I wrote a bruteforce Cython code recently (#17309) which spends most of its time on calls to qsort.

This is normal, sorting is sort of the most expensive thing I do, but to call qsort you need to provide a comparison function. Now, as qsort is compiled in a library, the comparison function cannot be inlined inside of qsort and I suspect that it has a nontrivial cost (given how simple the comparison is).

Thus, if I copy/paste the original code of qsort into my Cython file the code should be faster, only that is ugly.

Sooooooo... Do you know if there ais  way to re-compile my code along with the code of qsort without having to copy/paste it ?

Thanks,

Nathann

William Stein

unread,
Nov 23, 2014, 11:44:58 AM11/23/14
to sage-devel
On Sun, Nov 23, 2014 at 8:33 AM, Nathann Cohen <nathan...@gmail.com> wrote:
> Hello everybody,
>
> I wrote a bruteforce Cython code recently (#17309) which spends most of its
> time on calls to qsort.
>
> This is normal, sorting is sort of the most expensive thing I do, but to
> call qsort you need to provide a comparison function. Now, as qsort is
> compiled in a library, the comparison function cannot be inlined inside of
> qsort and I suspect that it has a nontrivial cost (given how simple the
> comparison is).
>
> Thus, if I copy/paste the original code of qsort into my Cython file the
> code should be faster, only that is ugly.

Is it faster? You could at least do the ugly copy/paste (or #include
so it can stay C code) and find out what the speedup actually is.
Only if there is a real speedup would you then follow up on this
question.

William

>
> Sooooooo... Do you know if there ais way to re-compile my code along with
> the code of qsort without having to copy/paste it ?
>
> Thanks,
>
> Nathann
>
> --
> You received this message because you are subscribed to the Google Groups
> "sage-devel" group.
> To unsubscribe from this group and stop receiving emails from it, send an
> email to sage-devel+...@googlegroups.com.
> To post to this group, send email to sage-...@googlegroups.com.
> Visit this group at http://groups.google.com/group/sage-devel.
> For more options, visit https://groups.google.com/d/optout.



--
William Stein
Professor of Mathematics
University of Washington
http://wstein.org

Volker Braun

unread,
Nov 23, 2014, 12:07:06 PM11/23/14
to sage-...@googlegroups.com
Did you profile your code on the C-level? e.g. using gprof? As a rule of thumb, guesses about where the bottleneck is are wrong :-)  Its entirely conceivable that branch prediction and speculative execution solve this already for you.
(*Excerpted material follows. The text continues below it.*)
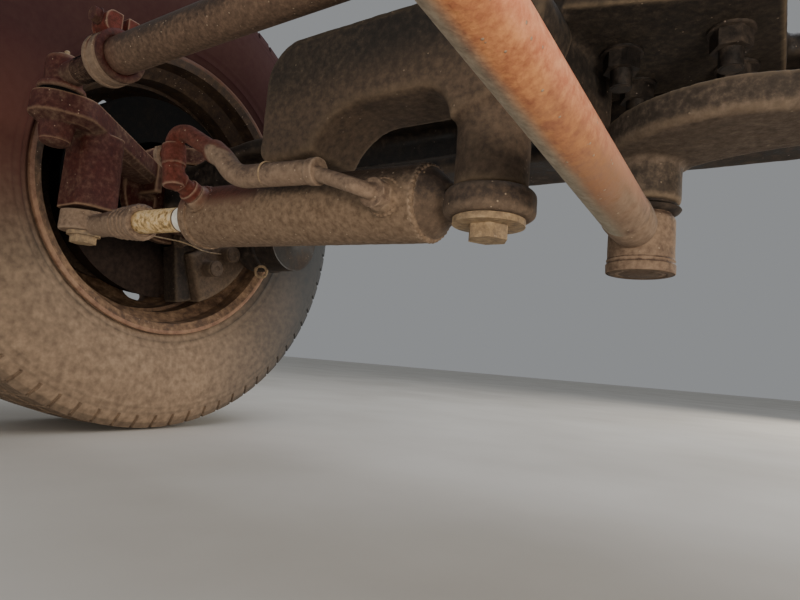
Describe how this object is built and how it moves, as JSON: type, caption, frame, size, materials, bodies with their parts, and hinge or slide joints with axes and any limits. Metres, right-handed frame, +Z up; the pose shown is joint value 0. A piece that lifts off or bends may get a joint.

C++ std::sort will be able to inline the comparator.

Link-time optimization (e.g. gcc -flto) can in principle also inline on the level of object code, after the compilation did not inline (because of different compilation units, say).Though the libc sort is in a shared library.

Nathann Cohen

unread,
Nov 23, 2014, 12:46:04 PM11/23/14
to Sage devel
Yo !

> Did you profile your code on the C-level? e.g. using gprof? As a rule of thumb, guesses about where the bottleneck is are wrong :-) Its entirely conceivable that branch prediction and speculative execution solve this already for you.

Yeees daddy :-P

I did that like a grown man with perf record :-P

> C++ std::sort will be able to inline the comparator.

Oh cool ! Thanks I will try to call that from Cython.

> Link-time optimization (e.g. gcc -flto) can in principle also inline on the level of object code, after the compilation did not inline (because of different compilation units, say).Though the libc sort is in a shared library.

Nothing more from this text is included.